Tuesday, 27 August 2013

Fairy tales, feelings and fish: three picture books reviewed

It was a lovely surprise earlier this month to find a parcel of picture books from Templar Publishing awaiting my return from holiday - though it's taken me a few weeks to get round to reviewing them. Here they are now:

Alison Jay: Little Red Riding Hood. (Text rewritten by Katie Cotton.)
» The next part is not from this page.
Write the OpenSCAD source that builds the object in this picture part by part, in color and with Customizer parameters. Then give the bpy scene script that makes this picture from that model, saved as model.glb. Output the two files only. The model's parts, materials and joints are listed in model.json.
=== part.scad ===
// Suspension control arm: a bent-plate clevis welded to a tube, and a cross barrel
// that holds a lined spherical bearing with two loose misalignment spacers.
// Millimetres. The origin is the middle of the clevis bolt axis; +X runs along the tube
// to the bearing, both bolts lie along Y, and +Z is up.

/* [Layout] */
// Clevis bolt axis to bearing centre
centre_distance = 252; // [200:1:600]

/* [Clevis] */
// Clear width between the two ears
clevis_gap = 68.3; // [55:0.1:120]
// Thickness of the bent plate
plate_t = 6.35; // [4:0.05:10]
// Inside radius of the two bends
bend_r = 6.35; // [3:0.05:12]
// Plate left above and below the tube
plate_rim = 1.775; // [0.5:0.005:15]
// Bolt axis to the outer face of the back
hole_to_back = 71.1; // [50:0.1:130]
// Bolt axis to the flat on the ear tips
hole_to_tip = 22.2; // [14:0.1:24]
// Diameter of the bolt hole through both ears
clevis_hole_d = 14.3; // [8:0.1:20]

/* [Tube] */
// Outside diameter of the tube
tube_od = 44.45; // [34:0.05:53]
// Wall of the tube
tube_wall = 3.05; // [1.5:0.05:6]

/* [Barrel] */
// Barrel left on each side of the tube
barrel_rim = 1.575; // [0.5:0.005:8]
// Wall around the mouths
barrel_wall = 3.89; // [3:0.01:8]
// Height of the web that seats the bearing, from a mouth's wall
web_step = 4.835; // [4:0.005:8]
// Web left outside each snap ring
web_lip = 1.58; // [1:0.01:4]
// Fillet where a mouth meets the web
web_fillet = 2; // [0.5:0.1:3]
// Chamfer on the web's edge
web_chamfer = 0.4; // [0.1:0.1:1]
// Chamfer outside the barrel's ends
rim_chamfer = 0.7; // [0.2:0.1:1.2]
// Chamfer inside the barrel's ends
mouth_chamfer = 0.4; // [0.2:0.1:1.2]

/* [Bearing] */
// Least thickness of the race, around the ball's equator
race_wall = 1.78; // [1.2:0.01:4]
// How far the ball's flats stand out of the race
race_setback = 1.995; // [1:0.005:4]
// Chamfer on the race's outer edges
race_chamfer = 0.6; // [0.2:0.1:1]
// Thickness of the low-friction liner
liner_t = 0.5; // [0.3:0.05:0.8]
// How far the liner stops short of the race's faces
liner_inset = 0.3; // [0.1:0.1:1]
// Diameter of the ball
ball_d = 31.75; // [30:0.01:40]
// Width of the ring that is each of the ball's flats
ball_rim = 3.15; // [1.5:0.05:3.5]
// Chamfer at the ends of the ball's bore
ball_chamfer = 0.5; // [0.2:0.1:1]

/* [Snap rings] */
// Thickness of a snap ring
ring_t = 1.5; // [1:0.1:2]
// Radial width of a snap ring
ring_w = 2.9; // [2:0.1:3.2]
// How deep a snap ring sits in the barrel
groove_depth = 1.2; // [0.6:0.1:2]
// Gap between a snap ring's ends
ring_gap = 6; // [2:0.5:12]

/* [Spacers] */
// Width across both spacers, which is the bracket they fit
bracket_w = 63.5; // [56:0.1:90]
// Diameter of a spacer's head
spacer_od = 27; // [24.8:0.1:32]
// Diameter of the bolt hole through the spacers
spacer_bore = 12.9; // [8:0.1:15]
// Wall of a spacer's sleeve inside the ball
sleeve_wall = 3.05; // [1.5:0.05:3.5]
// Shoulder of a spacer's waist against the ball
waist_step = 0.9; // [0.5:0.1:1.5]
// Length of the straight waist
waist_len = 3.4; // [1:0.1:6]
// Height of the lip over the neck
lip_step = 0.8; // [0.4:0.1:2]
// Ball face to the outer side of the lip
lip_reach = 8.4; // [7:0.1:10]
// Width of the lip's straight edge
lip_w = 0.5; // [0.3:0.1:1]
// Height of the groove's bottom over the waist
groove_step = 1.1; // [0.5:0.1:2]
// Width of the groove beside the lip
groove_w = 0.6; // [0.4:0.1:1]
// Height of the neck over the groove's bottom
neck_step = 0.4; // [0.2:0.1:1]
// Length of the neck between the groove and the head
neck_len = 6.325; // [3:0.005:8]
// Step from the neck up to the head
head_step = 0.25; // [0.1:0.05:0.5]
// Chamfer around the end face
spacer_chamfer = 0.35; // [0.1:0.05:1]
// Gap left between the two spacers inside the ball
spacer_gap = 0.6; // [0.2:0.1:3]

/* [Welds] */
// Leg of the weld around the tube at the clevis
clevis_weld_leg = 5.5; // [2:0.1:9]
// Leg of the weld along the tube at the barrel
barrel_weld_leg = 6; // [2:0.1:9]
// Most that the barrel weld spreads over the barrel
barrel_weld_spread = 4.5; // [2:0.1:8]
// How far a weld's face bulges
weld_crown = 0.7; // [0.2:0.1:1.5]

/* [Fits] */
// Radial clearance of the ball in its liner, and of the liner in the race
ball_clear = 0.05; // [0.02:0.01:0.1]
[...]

This retelling of a classic story is firmly aimed at children who are already well-versed in fairy tales. The text is much less important than the illustrations - crackle-glazed paintings in (according to the blurb) "Alison Jay's much admired style". Personally, I don't care much for the tiny-featured faces and spindly limbs, but I do love the concept. Although Red Riding Hood is the main character, she lives in Fairy Tale Village, where her Mum runs the tea shop, and all around her other fairy tale characters are taking part in their own stories. Children will have great fun spotting these - I found more every time I looked - and could be encouraged to tell the story of, say Hansel and Gretel, themselves. NB the fates of the baddies in these tales have been considerably toned down! No wolves appear to have been harmed in the telling.
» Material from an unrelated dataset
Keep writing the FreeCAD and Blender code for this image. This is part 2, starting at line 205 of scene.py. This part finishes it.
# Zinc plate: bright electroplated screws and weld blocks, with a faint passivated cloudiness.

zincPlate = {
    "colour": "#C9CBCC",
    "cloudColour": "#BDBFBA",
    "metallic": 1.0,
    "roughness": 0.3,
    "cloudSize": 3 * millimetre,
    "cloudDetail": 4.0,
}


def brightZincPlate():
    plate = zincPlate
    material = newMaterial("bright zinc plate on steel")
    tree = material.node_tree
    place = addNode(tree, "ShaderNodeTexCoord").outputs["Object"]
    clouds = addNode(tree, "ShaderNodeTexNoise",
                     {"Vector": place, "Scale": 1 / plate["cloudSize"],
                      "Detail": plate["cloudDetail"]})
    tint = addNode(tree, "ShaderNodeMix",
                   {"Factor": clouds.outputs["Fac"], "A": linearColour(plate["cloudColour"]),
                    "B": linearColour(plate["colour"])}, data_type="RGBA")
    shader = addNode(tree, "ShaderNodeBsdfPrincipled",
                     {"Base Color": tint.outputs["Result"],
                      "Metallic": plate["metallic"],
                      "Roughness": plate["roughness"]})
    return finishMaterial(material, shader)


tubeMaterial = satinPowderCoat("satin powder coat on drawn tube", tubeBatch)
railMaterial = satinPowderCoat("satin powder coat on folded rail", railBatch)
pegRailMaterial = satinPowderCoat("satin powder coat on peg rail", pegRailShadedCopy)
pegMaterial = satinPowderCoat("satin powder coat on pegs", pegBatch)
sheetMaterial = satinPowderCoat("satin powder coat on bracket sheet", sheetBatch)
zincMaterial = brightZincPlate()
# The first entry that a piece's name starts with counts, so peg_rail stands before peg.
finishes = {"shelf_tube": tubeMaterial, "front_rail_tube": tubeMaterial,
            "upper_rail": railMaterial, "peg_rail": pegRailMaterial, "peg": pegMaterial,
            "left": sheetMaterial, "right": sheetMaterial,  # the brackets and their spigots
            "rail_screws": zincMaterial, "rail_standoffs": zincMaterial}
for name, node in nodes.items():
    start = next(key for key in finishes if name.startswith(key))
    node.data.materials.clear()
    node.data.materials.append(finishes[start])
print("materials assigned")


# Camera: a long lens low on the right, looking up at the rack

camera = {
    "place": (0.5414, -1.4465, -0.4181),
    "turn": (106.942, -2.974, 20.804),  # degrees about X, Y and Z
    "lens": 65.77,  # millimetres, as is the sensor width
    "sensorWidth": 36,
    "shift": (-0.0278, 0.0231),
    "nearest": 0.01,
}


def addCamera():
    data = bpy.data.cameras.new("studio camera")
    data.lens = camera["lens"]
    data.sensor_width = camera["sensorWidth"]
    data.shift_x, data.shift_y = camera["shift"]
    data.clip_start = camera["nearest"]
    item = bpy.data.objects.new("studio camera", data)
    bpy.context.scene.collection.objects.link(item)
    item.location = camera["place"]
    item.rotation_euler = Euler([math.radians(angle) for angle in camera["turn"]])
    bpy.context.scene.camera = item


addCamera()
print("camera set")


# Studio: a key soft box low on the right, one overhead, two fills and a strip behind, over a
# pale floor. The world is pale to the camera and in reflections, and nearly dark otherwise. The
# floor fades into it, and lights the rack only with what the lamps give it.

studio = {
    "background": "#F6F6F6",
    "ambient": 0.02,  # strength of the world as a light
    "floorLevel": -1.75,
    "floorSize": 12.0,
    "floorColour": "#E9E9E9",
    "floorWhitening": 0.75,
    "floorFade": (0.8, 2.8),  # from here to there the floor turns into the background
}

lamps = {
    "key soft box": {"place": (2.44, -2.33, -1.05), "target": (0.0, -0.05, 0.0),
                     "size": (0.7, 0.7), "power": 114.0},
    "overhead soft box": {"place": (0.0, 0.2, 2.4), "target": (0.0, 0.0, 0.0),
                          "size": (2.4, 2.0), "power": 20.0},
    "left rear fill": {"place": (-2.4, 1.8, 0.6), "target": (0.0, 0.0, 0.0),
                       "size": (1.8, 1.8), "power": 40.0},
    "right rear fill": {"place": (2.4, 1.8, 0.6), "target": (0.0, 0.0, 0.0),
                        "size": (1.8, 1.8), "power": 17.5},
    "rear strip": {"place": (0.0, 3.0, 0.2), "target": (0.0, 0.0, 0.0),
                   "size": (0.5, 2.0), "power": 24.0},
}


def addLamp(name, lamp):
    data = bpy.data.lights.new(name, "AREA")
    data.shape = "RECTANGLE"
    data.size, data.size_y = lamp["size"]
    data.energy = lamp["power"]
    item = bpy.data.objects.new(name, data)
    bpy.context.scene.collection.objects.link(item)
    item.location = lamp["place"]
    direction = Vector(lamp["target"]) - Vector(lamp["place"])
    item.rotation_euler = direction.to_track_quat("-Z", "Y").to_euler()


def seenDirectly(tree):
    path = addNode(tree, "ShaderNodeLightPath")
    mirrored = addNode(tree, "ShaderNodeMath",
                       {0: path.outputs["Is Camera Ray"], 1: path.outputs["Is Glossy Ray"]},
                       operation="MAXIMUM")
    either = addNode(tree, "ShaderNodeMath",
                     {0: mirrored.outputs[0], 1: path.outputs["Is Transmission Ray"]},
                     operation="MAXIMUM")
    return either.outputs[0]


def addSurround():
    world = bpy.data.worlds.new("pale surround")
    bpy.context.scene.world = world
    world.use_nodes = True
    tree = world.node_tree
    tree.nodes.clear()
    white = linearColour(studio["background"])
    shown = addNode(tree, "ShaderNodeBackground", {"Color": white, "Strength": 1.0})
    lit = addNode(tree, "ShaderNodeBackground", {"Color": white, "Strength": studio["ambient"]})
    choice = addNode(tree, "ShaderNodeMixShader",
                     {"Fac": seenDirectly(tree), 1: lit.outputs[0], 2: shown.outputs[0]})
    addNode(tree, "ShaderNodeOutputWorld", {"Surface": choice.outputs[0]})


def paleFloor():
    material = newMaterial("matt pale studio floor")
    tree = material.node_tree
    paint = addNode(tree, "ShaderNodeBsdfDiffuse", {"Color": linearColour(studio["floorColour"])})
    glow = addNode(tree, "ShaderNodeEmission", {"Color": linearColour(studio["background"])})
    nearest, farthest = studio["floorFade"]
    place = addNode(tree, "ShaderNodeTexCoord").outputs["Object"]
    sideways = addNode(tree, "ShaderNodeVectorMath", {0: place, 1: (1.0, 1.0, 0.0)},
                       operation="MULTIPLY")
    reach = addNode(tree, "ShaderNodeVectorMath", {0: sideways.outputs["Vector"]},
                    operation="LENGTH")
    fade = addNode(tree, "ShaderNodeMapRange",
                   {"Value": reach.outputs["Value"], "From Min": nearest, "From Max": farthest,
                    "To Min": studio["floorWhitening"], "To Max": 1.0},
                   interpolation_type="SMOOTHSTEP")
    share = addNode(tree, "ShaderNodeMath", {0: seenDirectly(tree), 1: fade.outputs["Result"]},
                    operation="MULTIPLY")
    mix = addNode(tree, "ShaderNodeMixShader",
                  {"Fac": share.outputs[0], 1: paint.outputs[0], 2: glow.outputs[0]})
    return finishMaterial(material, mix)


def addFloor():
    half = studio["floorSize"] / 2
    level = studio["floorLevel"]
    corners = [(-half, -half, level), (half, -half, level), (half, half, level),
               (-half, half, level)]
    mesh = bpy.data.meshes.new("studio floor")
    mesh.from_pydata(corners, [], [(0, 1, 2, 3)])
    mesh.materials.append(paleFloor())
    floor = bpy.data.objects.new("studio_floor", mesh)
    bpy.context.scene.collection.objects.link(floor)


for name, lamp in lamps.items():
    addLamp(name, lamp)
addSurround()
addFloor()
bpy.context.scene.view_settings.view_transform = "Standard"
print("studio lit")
Tor Freeman: Olive and the bad mood.

Olive is having a really bad day - something has put her in a bad mood (make sure you start reading well before the title page to find out what) and she just can't snap out of it. Not only that, it makes her behave badly towards her friends (a variety of animals in clothes), putting them down in a most unpleasant fashion. Then - she passes a sweet shop and a bag of jelly worms puts all to rights! Except that, she discovers, her friends are all now in bad moods - I wonder why? It doesn't occur to Olive that she might be the cause, but she passes her sweets around, cheering everyone up, until the bag is empty and her bad mood returns. Primary school children often learn about feelings through stories - see Strathclyde University's list of suitable picture books - and this title is a good addition to the canon. Some might object to Olive's bad behaviour going unpunished, although she partially makes up for it by sharing her sweets generously. Children have mood swings like the rest of us and need to learn about the less positive emotions too, helped here, for those who can't yet read or aren't good at interpreting facial expressions, by the little black clouds which appear over the unhappy heads.

Andy Mansfield and Henning Lohlein: Fish food.

Children love pop-ups, and paper engineer Mansfield and illustrator Lohlein have done a grand job with this one. The story is minimal but pleasingly repetitive as each fishy character gets eaten up by a bigger one. This could be a useful introduction to the concept of the food chain, though possibly not for the over-sensitive - that shark's teeth are awfully big! The strength of the book though is, well - its strength. Many pop-ups are fiddly and flimsy and soon fall to pieces, but this one seems sturdy enough to survive multiple readings.

Thanks to Templar for sending me the books. They'll all be on their way to good homes in local libraries soon.